Khokhar had himself paid the price of continuously speaking up on human rights violations, especially of the PTI leaders, before being asked to leave the PPP.

He said that the current practice of pressuring politicians to leave politics wasn’t pleasing.

The incumbent rulers, he added, shouldn’t take pleasure in opponents’ departure from political arena.

“This doesn’t bode well for politics in general and those who are beaming at it today will surely regret it tomorrow.”

On the whirlwind of arrests and continuous pressure from the powerful quarters, the former senator said that “only time will tell if the PTI survives this”, adding that the political parties had survived in the past.

“The PML-N overnight converted into the PML-Q if we recall, but Nawaz Sharif is still a political reality today,” Khokhar said, adding that deeper in the past, the PPP went through a similar phase.

However, he added, the culture of arson and vandalism must be discouraged and the PTI and its workers had much to learn from other parties.

The unexpected chain of events has unfolded just days after a series of attacks on key civilian and military installations on May 9, following the arrest of the former prime minister in a graft case.

Soon after the arrest, protesters took to the streets, key government and military buildings were attacked, ransacked and torched, several people lost lives and dozens were injured while scores of the PTI supporters were detained, including key party leaders.

The arrested party leaders included Fawad Chaudhry, Asad Umar, Qureshi, Dr Yasmeen Rashid, Shireen, Maleeka Bukhari, Chauhan, Musarrat Cheema and her husband.

Since then, roughly two-dozen leaders have announced quitting the party while others were expected to make their announcements soon.

The Pakistan Institute of Legislative Development and Transparency (Pildat) President Ahmed Bilal Mehboob said that the most PTI leaders are under pressure, adding that some might have genuinely disliked what happened on May 9.

Read more PTI's K-P leadership mostly intact following May 9 riots

“The Idea probably is to cripple or factionalise the PTI so that it is no more a potent political force,” the PILDAT chief said. To the questions what seems to be the final objective of this drive and who would benefit the most, Mehboob said: “I don’t think anybody will benefit from these acts unless political action goes hand in hand with administrative & punitive actions.”

PTI Chairman Imran said that everyone had heard about forced marriages in Pakistan, but for the PTI, a new phenomenon had emerged: forced divorces.

In a tweet, he wondered “where have all the human rights organisations in the country disappeared”.

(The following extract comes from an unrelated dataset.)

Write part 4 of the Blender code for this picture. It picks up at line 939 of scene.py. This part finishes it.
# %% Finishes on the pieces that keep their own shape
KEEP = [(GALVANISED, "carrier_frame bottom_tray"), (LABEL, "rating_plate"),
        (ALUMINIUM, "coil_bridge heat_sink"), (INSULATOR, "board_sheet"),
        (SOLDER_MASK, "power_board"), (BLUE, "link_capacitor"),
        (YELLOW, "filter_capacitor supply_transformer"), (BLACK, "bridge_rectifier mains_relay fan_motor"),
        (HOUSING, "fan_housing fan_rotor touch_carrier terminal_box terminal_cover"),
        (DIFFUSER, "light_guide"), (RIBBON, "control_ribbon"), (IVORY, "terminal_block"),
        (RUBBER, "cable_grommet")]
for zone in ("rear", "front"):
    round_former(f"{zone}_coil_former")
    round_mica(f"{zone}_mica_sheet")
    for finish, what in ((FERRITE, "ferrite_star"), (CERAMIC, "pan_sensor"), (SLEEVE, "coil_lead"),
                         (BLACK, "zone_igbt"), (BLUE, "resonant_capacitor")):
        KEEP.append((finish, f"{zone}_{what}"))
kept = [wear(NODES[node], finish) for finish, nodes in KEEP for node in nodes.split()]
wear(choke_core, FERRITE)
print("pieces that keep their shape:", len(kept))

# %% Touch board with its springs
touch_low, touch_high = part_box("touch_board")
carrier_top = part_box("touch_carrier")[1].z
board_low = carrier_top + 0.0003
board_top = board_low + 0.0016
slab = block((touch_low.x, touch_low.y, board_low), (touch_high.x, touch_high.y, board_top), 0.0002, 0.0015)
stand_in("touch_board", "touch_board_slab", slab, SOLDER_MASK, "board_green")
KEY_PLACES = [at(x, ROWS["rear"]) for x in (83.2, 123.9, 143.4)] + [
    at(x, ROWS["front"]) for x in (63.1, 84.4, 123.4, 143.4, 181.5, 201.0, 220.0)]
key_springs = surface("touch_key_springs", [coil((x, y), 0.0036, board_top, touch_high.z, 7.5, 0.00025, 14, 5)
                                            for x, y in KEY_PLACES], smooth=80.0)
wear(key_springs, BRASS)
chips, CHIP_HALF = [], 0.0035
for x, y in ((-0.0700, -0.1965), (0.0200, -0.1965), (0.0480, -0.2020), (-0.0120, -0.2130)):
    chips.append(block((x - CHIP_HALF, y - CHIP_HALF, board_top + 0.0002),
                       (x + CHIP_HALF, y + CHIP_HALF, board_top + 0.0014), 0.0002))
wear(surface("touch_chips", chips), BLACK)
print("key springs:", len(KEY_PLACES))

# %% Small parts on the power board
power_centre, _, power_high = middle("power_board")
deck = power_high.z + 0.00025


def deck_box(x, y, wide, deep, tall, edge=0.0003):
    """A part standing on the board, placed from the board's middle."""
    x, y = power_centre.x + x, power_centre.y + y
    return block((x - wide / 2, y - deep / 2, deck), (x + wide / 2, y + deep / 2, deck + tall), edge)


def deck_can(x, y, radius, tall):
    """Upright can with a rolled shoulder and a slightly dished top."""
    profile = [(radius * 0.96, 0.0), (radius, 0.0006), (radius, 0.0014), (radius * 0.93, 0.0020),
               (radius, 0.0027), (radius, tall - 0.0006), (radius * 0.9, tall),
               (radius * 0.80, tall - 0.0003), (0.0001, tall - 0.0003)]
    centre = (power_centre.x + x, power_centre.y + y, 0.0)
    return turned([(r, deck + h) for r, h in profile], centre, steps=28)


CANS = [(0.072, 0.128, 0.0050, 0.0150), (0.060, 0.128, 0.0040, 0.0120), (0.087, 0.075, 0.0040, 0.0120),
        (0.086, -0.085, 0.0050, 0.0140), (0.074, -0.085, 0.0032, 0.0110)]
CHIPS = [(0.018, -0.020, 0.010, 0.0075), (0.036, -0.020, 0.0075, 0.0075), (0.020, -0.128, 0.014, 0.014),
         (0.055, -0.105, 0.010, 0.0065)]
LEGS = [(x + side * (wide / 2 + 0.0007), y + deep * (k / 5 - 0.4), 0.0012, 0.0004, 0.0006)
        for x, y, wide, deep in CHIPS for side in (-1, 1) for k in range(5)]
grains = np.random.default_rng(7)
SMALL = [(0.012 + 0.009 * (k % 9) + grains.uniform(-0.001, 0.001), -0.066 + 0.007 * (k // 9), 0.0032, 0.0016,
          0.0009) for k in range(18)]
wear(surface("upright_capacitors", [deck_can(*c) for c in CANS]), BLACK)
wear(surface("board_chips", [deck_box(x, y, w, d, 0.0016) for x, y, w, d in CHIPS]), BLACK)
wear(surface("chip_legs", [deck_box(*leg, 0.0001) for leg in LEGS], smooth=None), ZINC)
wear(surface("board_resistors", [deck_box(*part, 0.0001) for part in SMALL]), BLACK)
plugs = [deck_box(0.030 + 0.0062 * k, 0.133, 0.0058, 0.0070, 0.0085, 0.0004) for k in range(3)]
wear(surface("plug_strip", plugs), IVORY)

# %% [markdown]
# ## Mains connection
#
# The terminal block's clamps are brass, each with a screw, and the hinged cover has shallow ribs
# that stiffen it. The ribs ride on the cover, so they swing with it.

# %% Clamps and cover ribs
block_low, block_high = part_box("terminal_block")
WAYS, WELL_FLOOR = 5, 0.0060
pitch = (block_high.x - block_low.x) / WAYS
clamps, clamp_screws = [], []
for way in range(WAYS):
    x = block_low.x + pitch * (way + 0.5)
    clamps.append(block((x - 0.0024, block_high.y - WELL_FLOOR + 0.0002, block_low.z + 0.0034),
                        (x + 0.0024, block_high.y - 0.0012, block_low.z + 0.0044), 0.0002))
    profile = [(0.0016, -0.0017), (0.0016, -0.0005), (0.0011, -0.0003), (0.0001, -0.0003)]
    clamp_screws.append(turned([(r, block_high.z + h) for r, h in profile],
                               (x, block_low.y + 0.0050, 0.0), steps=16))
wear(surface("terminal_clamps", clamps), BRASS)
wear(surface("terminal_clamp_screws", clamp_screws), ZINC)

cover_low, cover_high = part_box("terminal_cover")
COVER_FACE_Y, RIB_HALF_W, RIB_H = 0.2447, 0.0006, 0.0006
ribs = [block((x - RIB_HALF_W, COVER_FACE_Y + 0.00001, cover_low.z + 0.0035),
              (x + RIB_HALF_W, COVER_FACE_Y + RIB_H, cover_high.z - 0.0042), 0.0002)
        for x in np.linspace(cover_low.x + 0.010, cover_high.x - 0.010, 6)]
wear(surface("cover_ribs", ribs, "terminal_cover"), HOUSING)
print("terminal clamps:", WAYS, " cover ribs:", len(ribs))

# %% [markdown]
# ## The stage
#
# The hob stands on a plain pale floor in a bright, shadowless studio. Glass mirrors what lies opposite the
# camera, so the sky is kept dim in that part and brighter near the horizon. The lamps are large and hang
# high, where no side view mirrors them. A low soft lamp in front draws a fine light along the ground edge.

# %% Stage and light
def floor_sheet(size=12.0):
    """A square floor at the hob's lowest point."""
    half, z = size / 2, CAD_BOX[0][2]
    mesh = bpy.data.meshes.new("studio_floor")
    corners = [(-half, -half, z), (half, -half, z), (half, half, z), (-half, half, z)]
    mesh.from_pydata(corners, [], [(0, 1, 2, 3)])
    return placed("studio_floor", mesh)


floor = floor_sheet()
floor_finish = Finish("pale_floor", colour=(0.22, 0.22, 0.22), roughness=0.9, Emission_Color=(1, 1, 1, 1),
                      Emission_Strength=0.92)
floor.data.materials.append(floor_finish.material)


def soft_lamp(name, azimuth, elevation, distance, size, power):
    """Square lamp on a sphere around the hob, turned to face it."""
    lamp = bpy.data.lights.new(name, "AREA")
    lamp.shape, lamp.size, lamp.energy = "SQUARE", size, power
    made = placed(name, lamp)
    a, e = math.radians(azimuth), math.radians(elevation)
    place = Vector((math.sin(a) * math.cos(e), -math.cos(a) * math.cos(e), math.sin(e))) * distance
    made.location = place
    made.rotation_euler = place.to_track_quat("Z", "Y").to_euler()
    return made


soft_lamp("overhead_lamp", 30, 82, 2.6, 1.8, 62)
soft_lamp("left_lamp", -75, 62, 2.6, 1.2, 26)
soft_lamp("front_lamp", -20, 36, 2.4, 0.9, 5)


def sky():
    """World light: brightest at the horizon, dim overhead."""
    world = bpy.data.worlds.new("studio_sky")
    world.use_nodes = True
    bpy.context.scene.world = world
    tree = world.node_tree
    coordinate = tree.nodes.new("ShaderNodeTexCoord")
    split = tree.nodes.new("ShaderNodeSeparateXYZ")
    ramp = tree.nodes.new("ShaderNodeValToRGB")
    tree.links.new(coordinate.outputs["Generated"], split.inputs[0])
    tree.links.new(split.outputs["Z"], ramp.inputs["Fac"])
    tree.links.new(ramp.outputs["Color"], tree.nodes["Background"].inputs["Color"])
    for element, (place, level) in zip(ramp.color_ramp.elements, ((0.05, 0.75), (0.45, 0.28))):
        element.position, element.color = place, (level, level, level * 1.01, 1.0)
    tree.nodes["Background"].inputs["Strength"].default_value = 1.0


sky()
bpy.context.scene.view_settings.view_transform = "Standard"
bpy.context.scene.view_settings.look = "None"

Before the tweet, Imran claimed that the PTI leaders were being forced to leave the party at “gunpoint”.

Speaking informally to journalists at a court in Islamabad, Imran said, “People are not leaving the party on their own, they are being forced to do so, and that too at gunpoint.”

However, he maintained that he was not bothered by the departure of the key party leaders, stressing that “parties never die down like that; they are weeded out like the [ruling coalition] PDM is eroding, the way their vote bank is depleting”.

“I am only worried about the workers and especially the women,” he added.

The PTI leaders met with an unexpected turn of events after being released on bail on Tuesday as the law enforcers struck swiftly and made sure that the PTI leaders’ freedom was short-lived.

Soon after the protests, the PTI leaders and workers had landed in hot waters as not only they were arrested but country’s civil and military leadership vowed to try those involved in ransacking the military installations under the Army Act and Official Secret Act.

As the crackdown against the PTI leaders and workers continued, the incumbent civil-military leadership announced that May 9 would be observed as “Black Day” at the national level.

The detentions to break the PTI leaders’ spirits just ahead of elections make it look like the situation before 2018 elections, when the PML-N leaders, including Nawaz Sharif and Maryam Nawaz, were incarcerated.